Ever since crude production started in earnest in the 19th century, gas flaring was born with it. Companies and even some governments found associated gas a nuisance that had to be flared if continued and increasing crude production was to be achieved.
But the value of gas as a source of energy and its environmental benefits were gradually realised and some governments introduced regulations to curtail gas flaring to the minimum. However, the problem is still with us and the World Bank estimates that in 2017 gas flaring was at a level of 140 billion cubic meters (bcm).
The Bank established the Global Gas Flaring Reduction initiative with the aim of reaching “zero routine flaring by 2030”. The initiative was soon supported by “governments, oil companies, and development institutions who recognise the flaring situation described above is unsustainable from a resource management and environmental perspective”.
The Arab countries, with the exception of Iraq, as major crude oil producers, have made great efforts to reduce flaring and use the resulting savings for power generation and feedstock for the fertiliser and petrochemical industry. In 2013, their crude oil production was close to 24-mbd and gas flaring at 21.8-bcm. By 2017, crude oil production was over 26-mbd and gas flaring increased to 25.5-bcm.
Almost all the increase in gas flaring came from Iraq where in that period oil production increased from 3- to 4.5-mbd, while flaring increased from 13.3 to 17.8-bcm. Iraq has to learn from its neighbours to initiate a programme to set flaring on a reduction path if it is to meet its oil minster’s promise to reach zero flaring by 2021, a very optimistic promise not supported by action on the ground.

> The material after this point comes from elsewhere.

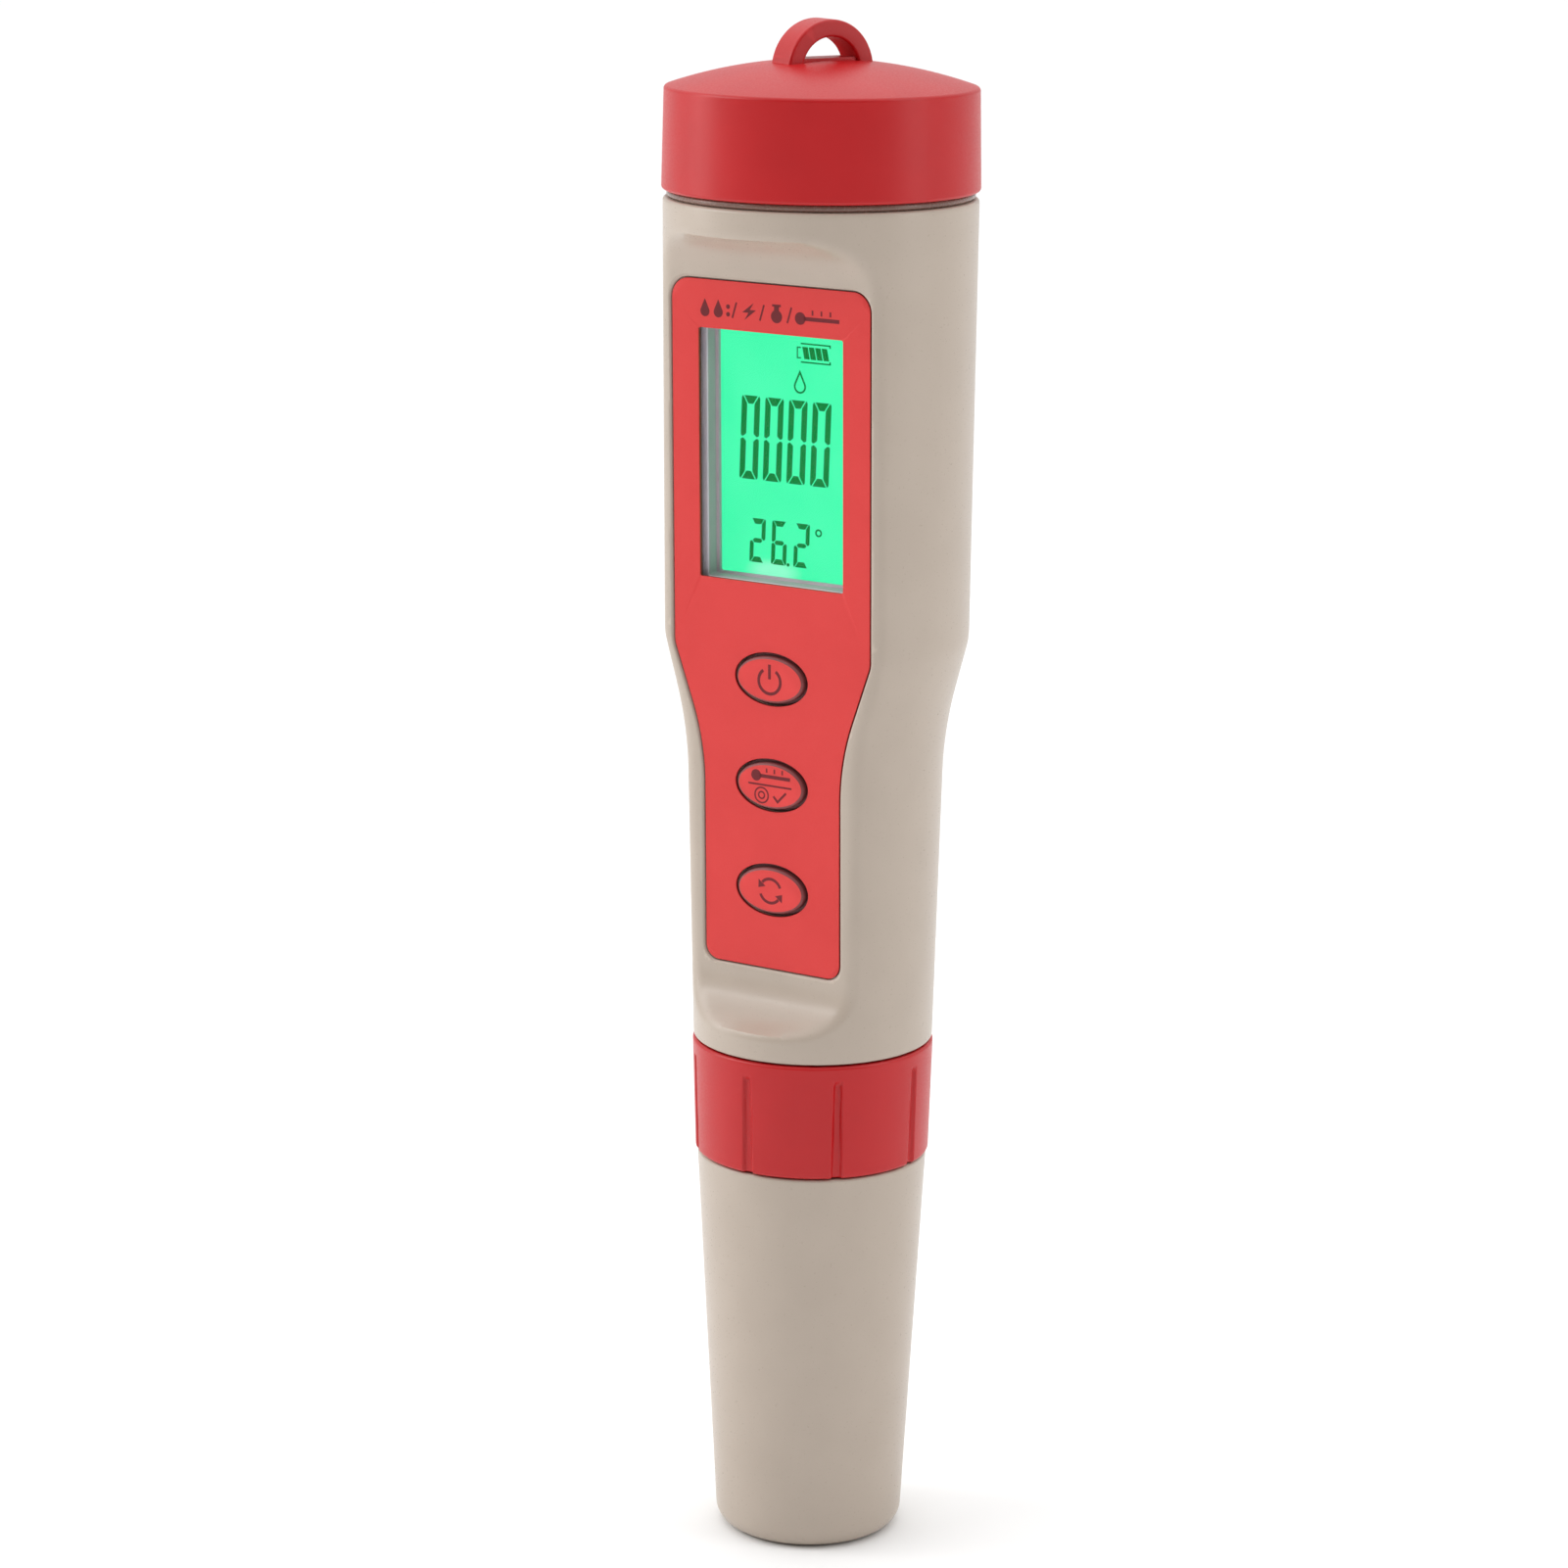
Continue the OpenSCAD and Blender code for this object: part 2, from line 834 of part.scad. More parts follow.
module lock_collar() {
    groove_h = collar_h - groove_top;
    groove_in = collar_low_r - groove_depth;
    color(RED)
        difference() {
            turned([
                [collar_lip_r, collar_z, 0],
                [collar_low_r, collar_z, edge_r],
                [collar_high_r, collar_z + collar_h, edge_r],
                [collar_bore_r, collar_z + collar_h, 0],
                [collar_bore_r, collar_z + collar_lip_h, 0],
                [collar_lip_r, collar_z + collar_lip_h, 0]
            ]);
            for (i = [0:groove_count - 1])
                rotate([0, 0, 360 * i / groove_count])
                    translate([-groove_w / 2, -collar_high_r - through, collar_z - through])
                        cube([groove_w, collar_high_r + through - groove_in, groove_h + through]);
        }
}

module retaining_ring() {
    mouth = 3;
    color(STEEL)
        translate([0, 0, ring_z])
            difference() {
                ring(ring_r, ring_groove_r + snug, ring_t);
                translate([-mouth / 2, 0, -through])
                    cube([mouth, ring_r + through, ring_t + 2 * through]);
            }
}

module probe_body() {
    slot_w = 3.6;
    slot_h = 5.5;
    hole_depth = 5;
    tip_fillet = 0.4;
    cone_h = 4;
    cone_low_fillet = 2;
    cone_high_fillet = 0.5;
    plug_fillet = 0.6;
    groove_top_z = collar_z - 0.15;
    wire_hole_r = 0.5;
    color([0.2, 0.2, 0.22])
        difference() {
            turned([
                [guard_bore_r, tip_z, tip_fillet],
                [guard_r, tip_z, tip_fillet],
                [guard_r, land_z - cone_h, cone_low_fillet],
                [land_r, land_z, cone_high_fillet],
                [land_r, cap_ring_z - o_ring_groove, 0],
                [land_r - cap_ring_depth, cap_ring_z - o_ring_groove, 0],
                [land_r - cap_ring_depth, cap_ring_z + o_ring_groove, 0],
                [land_r, cap_ring_z + o_ring_groove, 0],
                [land_r, land_top, 0],
                [ring_groove_r, land_top, 0],
                [ring_groove_r, groove_top_z, 0],
                [probe_neck_r, groove_top_z, 0],
                [probe_neck_r, flange_low, 0],
                [flange_r, flange_low, 0],
                [flange_r, flange_high, 0],
                [plug_r, flange_high, 0],
                [plug_r, plug_ring_z - o_ring_groove, 0],
                [plug_r - plug_ring_depth, plug_ring_z - o_ring_groove, 0],
                [plug_r - plug_ring_depth, plug_ring_z + o_ring_groove, 0],
                [plug_r, plug_ring_z + o_ring_groove, 0],
                [plug_r, plug_top, plug_fillet],
                [0, plug_top, 0],
                [0, sensor_floor, 0],
                [guard_bore_r, sensor_floor, 0]
            ], 4);
            for (turn = [0, 90])
                rotate([0, 0, turn])
                    translate([-slot_w / 2, -guard_r - through, tip_z - through])
                        cube([slot_w, 2 * (guard_r + through), slot_h + through]);
            translate([0, bulb_y, sensor_floor - through])
                cylinder(r = stem_tube_r + snug, h = glass_top - sensor_floor + through, $fn = 48);
            translate([0, bulb_y, glass_top - through])
                cylinder(r = wire_hole_r, h = plug_top - glass_top + 2 * through, $fn = 32);
            for (side = [-1, 1])
                translate([side * ec_x, ec_y, sensor_floor - through])
                    cylinder(r = ec_r + snug, h = hole_depth + through, $fn = 32);
            translate([0, temp_y, sensor_floor - through])
                cylinder(r = temp_r + snug, h = hole_depth + through, $fn = 32);
            translate([junction_x, 0, sensor_floor - through])
                cylinder(r = junction_r + snug, h = hole_depth + through, $fn = 32);
            for (i = [0:pin_count - 1])
                rotate([0, 0, 360 * i / pin_count])
                    translate([pin_circle, 0, plug_top - pin_root - loose])
                        cylinder(r = pin_r + snug, h = pin_root + loose + through, $fn = 32);
        }
}

module probe_pins() {
    color(GOLD)
        for (i = [0:pin_count - 1])
            rotate([0, 0, 360 * i / pin_count])
                translate([pin_circle, 0, plug_top - pin_root])
                    cylinder(r = pin_r, h = pin_root + pin_len, $fn = 32);
}

module plug_o_ring() {
    color(BLACK)
        o_ring(spigot_bore_r - fit - o_ring_section, plug_ring_z);
}

module cap_o_ring() {
    color(BLACK)
        o_ring(cap_wall_bore_r - fit - o_ring_section, cap_ring_z);
}

// Thin glass bulb blown on the end of a glass tube
module ph_electrode() {
    color([0.8, 0.9, 0.95])
        translate([0, bulb_y, 0])
            difference() {
                union() {
                    translate([0, 0, bulb_z])
                        sphere(r = bulb_r, $fn = 48);
                    translate([0, 0, bulb_z])
                        cylinder(r = stem_tube_r, h = glass_top - loose - bulb_z, $fn = 48);
                }
                translate([0, 0, bulb_z])
                    sphere(r = bulb_r - glass_wall, $fn = 48);
                translate([0, 0, bulb_z])
                    cylinder(r = stem_tube_r - glass_wall, h = glass_top - bulb_z, $fn = 48);
            }
}

module electrode_wire() {
    wire_r = 0.35;
    wire_low = bulb_z - 1;
    wire_high = glass_top + 2;
    color(STEEL)
        translate([0, bulb_y, wire_low])
            cylinder(r = wire_r, h = wire_high - wire_low, $fn = 24);
}

module reference_junction() {
    proud = 1;
    color([0.92, 0.92, 0.88])
        translate([junction_x, 0, sensor_floor - proud])
            cylinder(r = junction_r, h = proud + sensor_root, $fn = 32);
}

module ec_pins() {
    proud = 5;
    color([0.35, 0.35, 0.37])
        for (side = [-1, 1])
            translate([side * ec_x, ec_y, sensor_floor - proud])
                cylinder(r = ec_r, h = proud + sensor_root, $fn = 32);
}

// Steel tube with a round end, which holds the thermistor
module temperature_sensor() {
    proud = 4;
    color(STEEL)
        translate([0, temp_y, sensor_floor - proud]) {
            cylinder(r = temp_r, h = proud + sensor_root, $fn = 32);
            sphere(r = temp_r, $fn = 32);
        }
}

module probe_cap() {
    color(BEIGE)
        turned([
            [0, 0, 0],
            [cap_base_r, 0, cap_edge_r],
            [cap_mouth_r, probe_cap_h, edge_r],
            [cap_wall_bore_r, probe_cap_h, edge_r],
            [cap_wall_bore_r, cap_straight_z, 0],
            [cap_floor_r, cap_floor, cap_floor_fillet],
            [0, cap_floor, 0]
        ], 8);
}

module storage_sponge() {
    sponge_z = cap_floor + loose;
    color([0.9, 0.85, 0.5])
        turned([
            [0, sponge_z, 0],
            [sponge_r, sponge_z, 1.2 * cap_floor_fillet],
            [sponge_r, sponge_top, edge_r],
            [0, sponge_top, 0]
        ]);
}

barrel();
front_label();
display_lens();
power_button();
temp_cal_button();
mode_button();
power_plunger();
temp_cal_plunger();
mode_plunger();
power_switch();
temp_cal_switch();
mode_switch();
lcd_glass();
lcd_frame();
backlight_guide();
backlight_led();
zebra_strip();
circuit_board();
controller_chip();
amplifier_chip();
clock_crystal();
battery_holder();
holder_screws();
button_cells();
battery_spring();
battery_strip();
cap_gasket();
battery_cap();
cap_contact();
probe_socket();
socket_contacts();
lock_collar();
retaining_ring();
probe_body();
probe_pins();
plug_o_ring();
ph_electrode();
electrode_wire();
reference_junction();
ec_pins();
temperature_sensor();
cap_o_ring();
probe_cap();
storage_sponge();
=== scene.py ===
import json
import math

import bmesh
import bpy
import numpy as np
from mathutils import Matrix, Vector, noise

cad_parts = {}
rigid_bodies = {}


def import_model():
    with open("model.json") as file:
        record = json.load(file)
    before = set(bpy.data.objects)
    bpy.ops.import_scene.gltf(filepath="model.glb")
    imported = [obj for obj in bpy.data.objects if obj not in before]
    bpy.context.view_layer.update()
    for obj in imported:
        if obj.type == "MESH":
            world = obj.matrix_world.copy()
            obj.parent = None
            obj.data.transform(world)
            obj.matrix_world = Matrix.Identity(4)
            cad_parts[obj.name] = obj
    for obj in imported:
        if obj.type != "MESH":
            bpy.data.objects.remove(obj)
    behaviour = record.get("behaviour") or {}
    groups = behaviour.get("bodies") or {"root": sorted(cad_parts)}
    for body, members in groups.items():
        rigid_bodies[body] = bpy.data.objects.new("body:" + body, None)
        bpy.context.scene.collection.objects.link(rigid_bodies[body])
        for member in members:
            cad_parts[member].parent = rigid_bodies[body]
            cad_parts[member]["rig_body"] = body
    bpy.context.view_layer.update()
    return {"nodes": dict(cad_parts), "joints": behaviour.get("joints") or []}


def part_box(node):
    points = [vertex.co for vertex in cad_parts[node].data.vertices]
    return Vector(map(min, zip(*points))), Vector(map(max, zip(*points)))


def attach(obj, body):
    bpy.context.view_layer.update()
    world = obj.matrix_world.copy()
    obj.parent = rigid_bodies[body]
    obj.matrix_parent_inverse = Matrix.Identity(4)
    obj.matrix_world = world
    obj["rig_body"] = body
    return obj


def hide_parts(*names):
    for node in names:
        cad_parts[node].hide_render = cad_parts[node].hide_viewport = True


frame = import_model()

# All sizes below are in millimetres, in the frame's own axes.
MM = 0.001
SHARP = math.radians(32)
ROUND_STEPS = 180
TURN = 2 * math.pi

nodes = frame["nodes"]
joints = {joint["name"]: joint for joint in frame["joints"]}


def span(node):
    """Lowest and highest corner of a CAD node, in millimetres."""
    low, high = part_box(node)
    return low / MM, high / MM


# ------------------------------------------------------------------ levels and radii
SEAM = 0.2
CAP_FOOT, CAP_MOUTH = (corner.z for corner in span("probe_cap"))
COLLAR_LOW, COLLAR_HIGH = (corner.z for corner in span("lock_collar"))
GASKET_LOW, GASKET_HIGH = (corner.z for corner in span("cap_gasket"))
SPIGOT_LOW, NECK_HIGH = (corner.z for corner in span("barrel"))
BATTERY_CAP_LOW, LOOP_HIGH = (corner.z for corner in span("battery_cap"))
BARREL_LOW = COLLAR_HIGH + SEAM
BARREL_HIGH = GASKET_LOW - 0.02
BARREL_R = span("barrel")[1].x
BATTERY_CAP_R = 19.0
GASKET_R = span("cap_gasket")[1].x
SPIGOT_R = 12.9
SPIGOT_BORE_R = 10.5
NECK_R = 16.9
NECK_BORE_R = 15.0
WALL = 2.2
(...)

The gas processing capacity in 2002 was just over 16-bcm and is largely the same now. Between September 2008 and June 2017, Iraq’s average gas statistics point to a production of 19.2-bcm, consumption of 7.3-bcm and flaring of 11.9-bcm. This wasteful flaring was 62 per cent of production and equivalent to 196,000 barrels a day of crude oil.
At $70 a barrel the wasted resource is worth close to $45 billion, which would have been sufficient to build a whole new gas industry. In June, gas production and utilisation had gone up appreciably to 29.4- and 13.8-bcm a year respectively, which means that flaring has also risen to 15.9 bcm. this which is equivalent to about 260,000 thousand barrels a day or a loss of about $20 million a day.
To rectify the need for gas in power stations, Iraq resorted to imports from Iran rather than increase processing capacity and augment its transmission and distribution network. The potential of two agreements with Iran may eventually reach over 18-bcm a year at an estimated cost of $10.56 per million BTU, a price much higher than its equivalent in international markets.
As Iraq’s crude oil production is expected to increases, gas production will follow proportionately and if processing and utilisation is not increased, flaring will increase.
But it is always better late than never. The South Gas Company signed a contract with Baker Hughes “for fast-track solutions to help the recovery of flare gas for Nassiriya and Al Gharraf oilfields”. The project is for two processing lines of 100-million cubic feet a day (mcfd) each and is expected to be completed by 2021. This is too slow for this kind of undertaking.
Effective use of gas
The Basra Gas Company — a joint venture between Iraq, Shell and Mitsubishi — earlier contracted with Wood Group for a plant with two processing lines of 200-mcfd each. The South Gas Company is also reportedly negotiating with Petrofac for a 300-mcfd processing complex for gas from the Majnoon, W. Qurna, Bin Omar and Artawi oilfields.
Judging by the Baker Hughes completion in 2021, the other two projects may have the same time frame. This means that unless further projects are signed and expedited, Iraq will continue flaring gas. It needs at least an additional processing capacity of some 10-bcm a year considering its expected oil production then.
The effective use of gas in the Arab countries will free additional crude oil for export, improve the environment, create jobs and develop other industries. The case for Iraq is more so.